The problem: The required output is a word-for-word copy of the lines from the line bearing "for name, piece" through the line bearing "obj.data.transform(obj.matrix_world)", inclusive, and no other lines.

-- Begin Given material --

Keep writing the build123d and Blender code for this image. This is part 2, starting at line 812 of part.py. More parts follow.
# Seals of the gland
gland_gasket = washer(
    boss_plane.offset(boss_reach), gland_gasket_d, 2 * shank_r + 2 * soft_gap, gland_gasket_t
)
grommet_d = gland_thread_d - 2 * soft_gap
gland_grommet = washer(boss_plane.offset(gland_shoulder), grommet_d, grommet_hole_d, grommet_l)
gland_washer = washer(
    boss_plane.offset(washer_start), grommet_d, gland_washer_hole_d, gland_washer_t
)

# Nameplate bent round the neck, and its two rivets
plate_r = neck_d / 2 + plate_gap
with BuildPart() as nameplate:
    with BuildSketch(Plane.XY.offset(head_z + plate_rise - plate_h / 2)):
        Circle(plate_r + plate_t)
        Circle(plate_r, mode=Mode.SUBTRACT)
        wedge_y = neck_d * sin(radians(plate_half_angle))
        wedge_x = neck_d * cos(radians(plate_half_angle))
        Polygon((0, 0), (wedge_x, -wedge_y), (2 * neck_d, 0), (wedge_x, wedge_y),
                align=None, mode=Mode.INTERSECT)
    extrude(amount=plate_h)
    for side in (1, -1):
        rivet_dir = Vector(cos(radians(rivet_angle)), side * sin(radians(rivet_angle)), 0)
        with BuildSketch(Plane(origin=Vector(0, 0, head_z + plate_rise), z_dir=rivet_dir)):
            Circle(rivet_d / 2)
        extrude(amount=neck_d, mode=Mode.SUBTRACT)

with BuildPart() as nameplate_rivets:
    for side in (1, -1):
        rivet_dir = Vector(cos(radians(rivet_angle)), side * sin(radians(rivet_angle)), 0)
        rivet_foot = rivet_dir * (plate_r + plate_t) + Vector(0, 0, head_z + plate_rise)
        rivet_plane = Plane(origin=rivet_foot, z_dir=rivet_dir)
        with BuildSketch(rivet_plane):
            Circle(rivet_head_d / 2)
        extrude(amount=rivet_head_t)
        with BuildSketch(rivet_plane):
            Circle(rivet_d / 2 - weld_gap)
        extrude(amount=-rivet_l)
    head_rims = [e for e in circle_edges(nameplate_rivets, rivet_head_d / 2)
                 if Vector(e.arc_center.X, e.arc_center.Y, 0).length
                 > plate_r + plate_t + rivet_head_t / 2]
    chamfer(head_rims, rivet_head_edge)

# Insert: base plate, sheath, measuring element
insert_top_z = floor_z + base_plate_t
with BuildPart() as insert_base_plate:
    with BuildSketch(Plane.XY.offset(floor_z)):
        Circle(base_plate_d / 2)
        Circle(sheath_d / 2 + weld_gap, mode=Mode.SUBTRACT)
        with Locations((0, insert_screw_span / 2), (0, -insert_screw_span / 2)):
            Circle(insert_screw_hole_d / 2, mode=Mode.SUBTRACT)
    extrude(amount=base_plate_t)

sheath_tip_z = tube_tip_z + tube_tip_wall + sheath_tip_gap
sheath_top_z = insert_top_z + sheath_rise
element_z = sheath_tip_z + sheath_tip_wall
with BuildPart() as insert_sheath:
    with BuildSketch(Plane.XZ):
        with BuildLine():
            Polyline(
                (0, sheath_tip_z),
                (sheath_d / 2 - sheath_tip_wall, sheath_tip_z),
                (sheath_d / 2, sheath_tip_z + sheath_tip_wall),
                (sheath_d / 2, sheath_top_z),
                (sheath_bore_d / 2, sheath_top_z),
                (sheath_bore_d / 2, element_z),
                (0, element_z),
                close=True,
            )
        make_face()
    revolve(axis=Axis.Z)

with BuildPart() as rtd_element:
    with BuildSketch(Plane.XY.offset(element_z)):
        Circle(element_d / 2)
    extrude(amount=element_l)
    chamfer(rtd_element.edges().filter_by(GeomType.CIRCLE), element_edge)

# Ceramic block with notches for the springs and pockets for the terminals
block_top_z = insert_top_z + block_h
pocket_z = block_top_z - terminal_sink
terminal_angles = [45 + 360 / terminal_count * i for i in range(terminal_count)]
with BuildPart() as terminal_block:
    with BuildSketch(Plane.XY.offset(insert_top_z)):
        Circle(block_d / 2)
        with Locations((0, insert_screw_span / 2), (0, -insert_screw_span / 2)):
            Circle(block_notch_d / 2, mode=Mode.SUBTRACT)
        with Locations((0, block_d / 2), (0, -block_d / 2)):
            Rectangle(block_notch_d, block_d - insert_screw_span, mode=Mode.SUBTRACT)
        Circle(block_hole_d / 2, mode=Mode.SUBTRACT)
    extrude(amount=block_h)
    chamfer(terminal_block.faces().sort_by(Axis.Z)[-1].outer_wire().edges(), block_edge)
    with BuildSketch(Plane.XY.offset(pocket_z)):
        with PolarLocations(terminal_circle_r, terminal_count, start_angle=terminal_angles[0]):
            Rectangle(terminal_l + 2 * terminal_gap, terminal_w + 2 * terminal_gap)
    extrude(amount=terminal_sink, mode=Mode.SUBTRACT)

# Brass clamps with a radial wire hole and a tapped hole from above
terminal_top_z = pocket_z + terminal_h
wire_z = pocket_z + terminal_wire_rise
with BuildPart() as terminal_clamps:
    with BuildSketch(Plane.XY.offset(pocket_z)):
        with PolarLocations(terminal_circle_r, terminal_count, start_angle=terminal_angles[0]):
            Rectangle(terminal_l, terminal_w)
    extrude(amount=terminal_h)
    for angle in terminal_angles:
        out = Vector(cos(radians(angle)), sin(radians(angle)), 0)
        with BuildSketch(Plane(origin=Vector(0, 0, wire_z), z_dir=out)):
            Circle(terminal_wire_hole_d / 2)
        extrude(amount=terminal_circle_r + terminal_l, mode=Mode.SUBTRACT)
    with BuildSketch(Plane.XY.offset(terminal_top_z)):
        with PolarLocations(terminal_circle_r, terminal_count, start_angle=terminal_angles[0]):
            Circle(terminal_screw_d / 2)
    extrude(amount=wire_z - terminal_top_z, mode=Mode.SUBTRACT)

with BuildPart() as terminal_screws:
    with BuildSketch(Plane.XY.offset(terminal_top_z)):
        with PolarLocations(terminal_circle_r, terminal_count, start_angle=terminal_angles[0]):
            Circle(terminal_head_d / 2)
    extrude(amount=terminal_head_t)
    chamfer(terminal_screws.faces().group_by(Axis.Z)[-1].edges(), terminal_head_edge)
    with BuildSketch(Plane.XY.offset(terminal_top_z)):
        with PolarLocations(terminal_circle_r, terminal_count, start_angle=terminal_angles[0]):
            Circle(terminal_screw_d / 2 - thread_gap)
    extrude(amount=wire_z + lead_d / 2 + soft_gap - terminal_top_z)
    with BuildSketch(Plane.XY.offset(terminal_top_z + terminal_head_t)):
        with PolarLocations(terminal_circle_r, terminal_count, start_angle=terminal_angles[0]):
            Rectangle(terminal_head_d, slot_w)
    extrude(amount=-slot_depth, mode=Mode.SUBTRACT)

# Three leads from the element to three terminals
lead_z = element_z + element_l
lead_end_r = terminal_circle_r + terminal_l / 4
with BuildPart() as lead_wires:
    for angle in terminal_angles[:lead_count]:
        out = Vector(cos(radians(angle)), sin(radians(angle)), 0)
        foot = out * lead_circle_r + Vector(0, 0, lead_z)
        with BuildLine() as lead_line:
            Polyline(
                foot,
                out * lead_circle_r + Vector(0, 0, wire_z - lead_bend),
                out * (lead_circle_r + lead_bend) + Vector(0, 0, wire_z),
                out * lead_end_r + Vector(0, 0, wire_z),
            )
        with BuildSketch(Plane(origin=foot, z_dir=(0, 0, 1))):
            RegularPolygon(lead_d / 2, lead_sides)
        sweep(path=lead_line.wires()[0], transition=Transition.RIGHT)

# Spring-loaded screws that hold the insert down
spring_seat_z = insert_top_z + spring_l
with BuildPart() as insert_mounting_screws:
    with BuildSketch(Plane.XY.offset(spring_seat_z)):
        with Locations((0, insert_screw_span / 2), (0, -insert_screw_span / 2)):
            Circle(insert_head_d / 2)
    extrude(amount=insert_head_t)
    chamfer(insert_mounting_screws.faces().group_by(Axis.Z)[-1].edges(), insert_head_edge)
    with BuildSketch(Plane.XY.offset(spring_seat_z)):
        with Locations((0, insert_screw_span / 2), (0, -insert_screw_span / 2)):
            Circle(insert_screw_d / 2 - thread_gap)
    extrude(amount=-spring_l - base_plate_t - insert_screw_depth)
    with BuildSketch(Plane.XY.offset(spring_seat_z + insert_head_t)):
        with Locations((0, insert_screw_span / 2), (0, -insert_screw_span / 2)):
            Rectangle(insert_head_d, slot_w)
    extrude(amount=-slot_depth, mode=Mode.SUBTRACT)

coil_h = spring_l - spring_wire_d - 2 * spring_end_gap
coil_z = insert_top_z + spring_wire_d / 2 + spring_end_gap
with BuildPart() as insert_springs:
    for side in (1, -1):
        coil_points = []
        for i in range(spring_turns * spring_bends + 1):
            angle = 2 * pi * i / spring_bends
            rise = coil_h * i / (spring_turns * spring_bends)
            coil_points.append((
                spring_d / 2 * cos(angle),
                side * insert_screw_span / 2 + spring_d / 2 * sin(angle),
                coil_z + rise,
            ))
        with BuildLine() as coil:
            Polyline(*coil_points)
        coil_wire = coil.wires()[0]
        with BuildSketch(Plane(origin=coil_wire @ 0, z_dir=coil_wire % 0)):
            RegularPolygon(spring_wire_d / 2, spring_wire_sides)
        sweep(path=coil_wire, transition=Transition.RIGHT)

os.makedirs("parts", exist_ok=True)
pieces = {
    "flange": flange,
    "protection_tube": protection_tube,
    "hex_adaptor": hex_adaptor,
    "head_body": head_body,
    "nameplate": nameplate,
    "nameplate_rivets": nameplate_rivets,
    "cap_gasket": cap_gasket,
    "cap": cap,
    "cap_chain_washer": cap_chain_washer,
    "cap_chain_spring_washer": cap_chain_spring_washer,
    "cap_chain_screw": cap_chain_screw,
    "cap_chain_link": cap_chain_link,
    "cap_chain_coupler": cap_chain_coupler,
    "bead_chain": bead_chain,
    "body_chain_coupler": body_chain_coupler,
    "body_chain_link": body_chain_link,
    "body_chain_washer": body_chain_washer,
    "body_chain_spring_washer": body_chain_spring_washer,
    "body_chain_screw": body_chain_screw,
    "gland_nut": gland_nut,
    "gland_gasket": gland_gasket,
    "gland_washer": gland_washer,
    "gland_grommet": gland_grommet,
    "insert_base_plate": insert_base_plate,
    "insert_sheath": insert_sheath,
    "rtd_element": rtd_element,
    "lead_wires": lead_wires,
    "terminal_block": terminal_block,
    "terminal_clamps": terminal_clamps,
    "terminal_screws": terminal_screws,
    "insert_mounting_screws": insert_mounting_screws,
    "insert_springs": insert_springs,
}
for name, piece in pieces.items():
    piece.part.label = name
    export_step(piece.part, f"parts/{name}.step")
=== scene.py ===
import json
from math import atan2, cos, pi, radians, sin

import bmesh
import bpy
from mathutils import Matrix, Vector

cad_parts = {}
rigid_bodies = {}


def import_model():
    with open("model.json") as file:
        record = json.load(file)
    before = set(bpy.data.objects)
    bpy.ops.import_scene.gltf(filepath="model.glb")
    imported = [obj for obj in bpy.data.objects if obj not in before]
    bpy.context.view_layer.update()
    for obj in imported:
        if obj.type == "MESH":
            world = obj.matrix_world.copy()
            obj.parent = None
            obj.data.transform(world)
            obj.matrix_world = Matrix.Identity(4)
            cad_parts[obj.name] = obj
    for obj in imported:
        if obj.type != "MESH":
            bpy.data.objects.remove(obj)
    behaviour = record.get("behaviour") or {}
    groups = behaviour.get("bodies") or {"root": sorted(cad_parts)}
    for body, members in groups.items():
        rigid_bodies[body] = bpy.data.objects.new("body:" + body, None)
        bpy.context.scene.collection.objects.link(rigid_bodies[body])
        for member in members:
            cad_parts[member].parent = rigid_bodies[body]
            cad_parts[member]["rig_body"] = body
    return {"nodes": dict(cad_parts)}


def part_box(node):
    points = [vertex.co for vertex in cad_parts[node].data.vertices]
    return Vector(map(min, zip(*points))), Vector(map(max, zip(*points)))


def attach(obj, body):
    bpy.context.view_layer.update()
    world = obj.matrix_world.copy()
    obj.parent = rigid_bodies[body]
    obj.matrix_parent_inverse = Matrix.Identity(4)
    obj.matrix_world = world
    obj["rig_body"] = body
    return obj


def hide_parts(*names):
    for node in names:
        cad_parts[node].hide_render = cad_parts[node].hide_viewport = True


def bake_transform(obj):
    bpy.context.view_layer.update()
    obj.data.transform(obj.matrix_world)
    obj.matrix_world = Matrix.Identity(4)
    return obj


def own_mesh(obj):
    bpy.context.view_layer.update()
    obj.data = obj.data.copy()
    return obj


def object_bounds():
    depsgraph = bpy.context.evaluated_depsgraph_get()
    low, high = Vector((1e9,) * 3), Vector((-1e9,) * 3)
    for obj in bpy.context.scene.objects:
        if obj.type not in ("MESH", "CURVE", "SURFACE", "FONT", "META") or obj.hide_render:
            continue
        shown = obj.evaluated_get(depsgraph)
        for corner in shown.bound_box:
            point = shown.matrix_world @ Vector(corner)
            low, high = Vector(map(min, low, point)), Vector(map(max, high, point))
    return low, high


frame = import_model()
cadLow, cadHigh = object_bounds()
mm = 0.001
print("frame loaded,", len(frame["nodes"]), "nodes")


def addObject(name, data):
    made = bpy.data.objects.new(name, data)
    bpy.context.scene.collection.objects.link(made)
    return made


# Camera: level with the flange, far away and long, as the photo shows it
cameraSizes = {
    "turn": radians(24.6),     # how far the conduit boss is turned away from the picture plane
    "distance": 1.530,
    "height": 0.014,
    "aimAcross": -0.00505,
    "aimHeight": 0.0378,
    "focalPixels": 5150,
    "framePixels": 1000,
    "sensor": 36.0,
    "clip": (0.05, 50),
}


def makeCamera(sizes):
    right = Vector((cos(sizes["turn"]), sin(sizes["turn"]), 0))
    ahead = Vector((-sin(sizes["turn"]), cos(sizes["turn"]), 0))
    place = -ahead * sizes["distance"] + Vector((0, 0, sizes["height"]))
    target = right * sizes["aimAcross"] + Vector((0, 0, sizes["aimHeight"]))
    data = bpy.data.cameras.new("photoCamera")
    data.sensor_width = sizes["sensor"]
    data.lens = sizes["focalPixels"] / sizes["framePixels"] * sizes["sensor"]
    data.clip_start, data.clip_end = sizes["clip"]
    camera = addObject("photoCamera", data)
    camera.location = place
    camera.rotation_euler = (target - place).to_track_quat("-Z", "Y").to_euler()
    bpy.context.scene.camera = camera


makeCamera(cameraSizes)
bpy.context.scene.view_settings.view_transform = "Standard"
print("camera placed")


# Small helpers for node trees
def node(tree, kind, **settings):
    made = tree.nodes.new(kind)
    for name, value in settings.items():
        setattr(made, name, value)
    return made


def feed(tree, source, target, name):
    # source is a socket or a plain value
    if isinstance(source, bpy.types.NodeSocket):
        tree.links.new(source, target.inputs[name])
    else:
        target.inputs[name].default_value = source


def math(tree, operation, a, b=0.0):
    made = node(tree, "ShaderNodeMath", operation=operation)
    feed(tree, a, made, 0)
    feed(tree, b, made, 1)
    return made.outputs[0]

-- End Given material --

Full solution:
for name, piece in pieces.items():
    piece.part.label = name
    export_step(piece.part, f"parts/{name}.step")
=== scene.py ===
import json
from math import atan2, cos, pi, radians, sin

import bmesh
import bpy
from mathutils import Matrix, Vector

cad_parts = {}
rigid_bodies = {}


def import_model():
    with open("model.json") as file:
        record = json.load(file)
    before = set(bpy.data.objects)
    bpy.ops.import_scene.gltf(filepath="model.glb")
    imported = [obj for obj in bpy.data.objects if obj not in before]
    bpy.context.view_layer.update()
    for obj in imported:
        if obj.type == "MESH":
            world = obj.matrix_world.copy()
            obj.parent = None
            obj.data.transform(world)
            obj.matrix_world = Matrix.Identity(4)
            cad_parts[obj.name] = obj
    for obj in imported:
        if obj.type != "MESH":
            bpy.data.objects.remove(obj)
    behaviour = record.get("behaviour") or {}
    groups = behaviour.get("bodies") or {"root": sorted(cad_parts)}
    for body, members in groups.items():
        rigid_bodies[body] = bpy.data.objects.new("body:" + body, None)
        bpy.context.scene.collection.objects.link(rigid_bodies[body])
        for member in members:
            cad_parts[member].parent = rigid_bodies[body]
            cad_parts[member]["rig_body"] = body
    return {"nodes": dict(cad_parts)}


def part_box(node):
    points = [vertex.co for vertex in cad_parts[node].data.vertices]
    return Vector(map(min, zip(*points))), Vector(map(max, zip(*points)))


def attach(obj, body):
    bpy.context.view_layer.update()
    world = obj.matrix_world.copy()
    obj.parent = rigid_bodies[body]
    obj.matrix_parent_inverse = Matrix.Identity(4)
    obj.matrix_world = world
    obj["rig_body"] = body
    return obj


def hide_parts(*names):
    for node in names:
        cad_parts[node].hide_render = cad_parts[node].hide_viewport = True


def bake_transform(obj):
    bpy.context.view_layer.update()
    obj.data.transform(obj.matrix_world)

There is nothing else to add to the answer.